IT Sector Bets Big On Modi And His Team
The IT industry in India has already welcomed the new BJP government led by Narendra Modi with many expecting that the winds of change can put the sagging economy back on tracks to achieve 8- 8.5% growth by 2016-17. In 2013, IT companies saw a decline in the domestic demand and garnered more revenues from the global market. India’s biggest outsourcer TCS for example, which earned over 50% revenue from North America, but revenues from India was just 6.7%, a small part of the company’s overall business.
“I expect that the new government will adopt technology very significantly. Our nation will adopt digital technology much more than ever before so I expect lot of growth, but these are early days so we should wait for some time for the new government to be formed,” N Chandrasekaran, CEO and managing director of TCS told NDTV Profit in an interview.
Some however believe, as days of large upsides in margins seem to be limited, most IT companies, which reported rising profitability through the last fiscal, will be under pressure as the rupee gains strength.
The rupee is expected to rise on the back of increased foreign inflows into assets such as stocks, bonds. Already, foreign investors have pumped in over Rs. 1 lakh crore in the domestic securities market since September 2013, when Modi was announced as the BJP’s prime ministerial candidate, says a report.
Experts believe, while, such a sharp rise in the rupee is unlikely in the short term, IT companies will have to devise new processes to preserve their margins. Some of the key problems have been the unorganized market place and issues related to taxation, which the new government has to sort out.
Anand Rao Balluru, President, Federation of information technology associations, Karnataka, states with rupee value against dollar gaining significantly, the import prices will drop, resulting in lowering of prices of IT hardware. This may be transformed into more of IT spend by SMB & Enterprise. So channel business will start looking up. Also there is an indirect set back becasue the software exporters face a new challenge. Like many other exporters, IT firms earn a major portion of revenues in dollars and a stronger rupee will hit margins
Nityanand Shetty, Spokesperson, ISODA believes the government has in front of it the mammoth task to win the war on corruption, poverty and improve infrastructure, economy and aim to become a robust democratic country for the World to emulate. “As Entrepreneurs, we expect that we can concentrate and put all our energies into our business and be more productive to help the economy of the country rather than worry about multiple taxation and other issues, which are detrimental to any business,” he says.

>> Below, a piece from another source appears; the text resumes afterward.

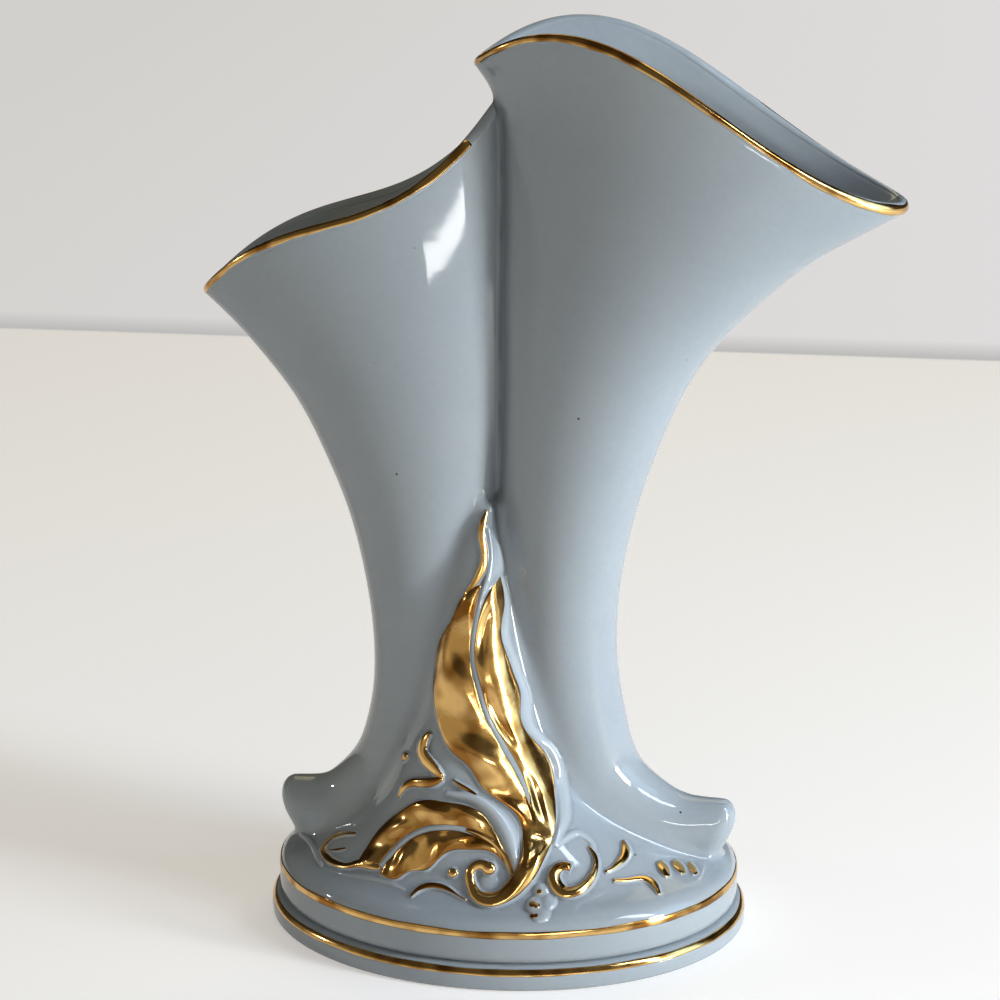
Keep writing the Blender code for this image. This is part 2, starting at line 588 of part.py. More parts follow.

Similarly BSA, The Software Alliance believes that they hope to see significant advancement in the regulatory and policy framework of India to promote cloud computing, which represents a tremendous evolutionary leap in information technology. “We believe that to take advantage of the inherent benefits that cloud computing offers along with its efficiencies of scale, there must be legal and regulatory cohesion in the international marketplace, so that companies can provide services across borders and customers can choose from the best solutions the world has to offer,” says a statement.
Nasscom’s long list of requirement hopes to present the new government from streamlining transfer pricing rules to making it easy for failed start-ups to wind down their operations. Changing laws to better regulate the nascent e-commerce sector is also on the list. Nasscom also wants the government to offer incentives to boost domestic IT adoption.
Likewise, Ficci president Sidharth Birla hoped to see measures on mitigating inflation and restoring confidence, besides roadmaps for job creation and national competitiveness. Expecting “mission mode actions and bold decisions for tangible outcomes over 6-24 months,” Ficci came out with a 40-page agenda to boost manufacturing, remove infrastructure bottlenecks, clean up the tax system, including implementation of DTC and GST, revisit subsidies and revamp rural employment programme to put the fiscal house in order.
Other industry bodies are also prompting the new government to bring in positive changes in ICT. Industry body IAMAI recently stated that the new government should give importance to India’s Internet growth. It should ensure that Internet growth in India is not hampered by rules that create additional challenges for telcos, internet and web-hosting service providers and search engines, it says.
As the country’s $100 billion IT industry is pinning high hopes on the new government, the question now remains whether the Modi-led government will live up to their expectations. This is something the industry has to watch out in the next couple of months.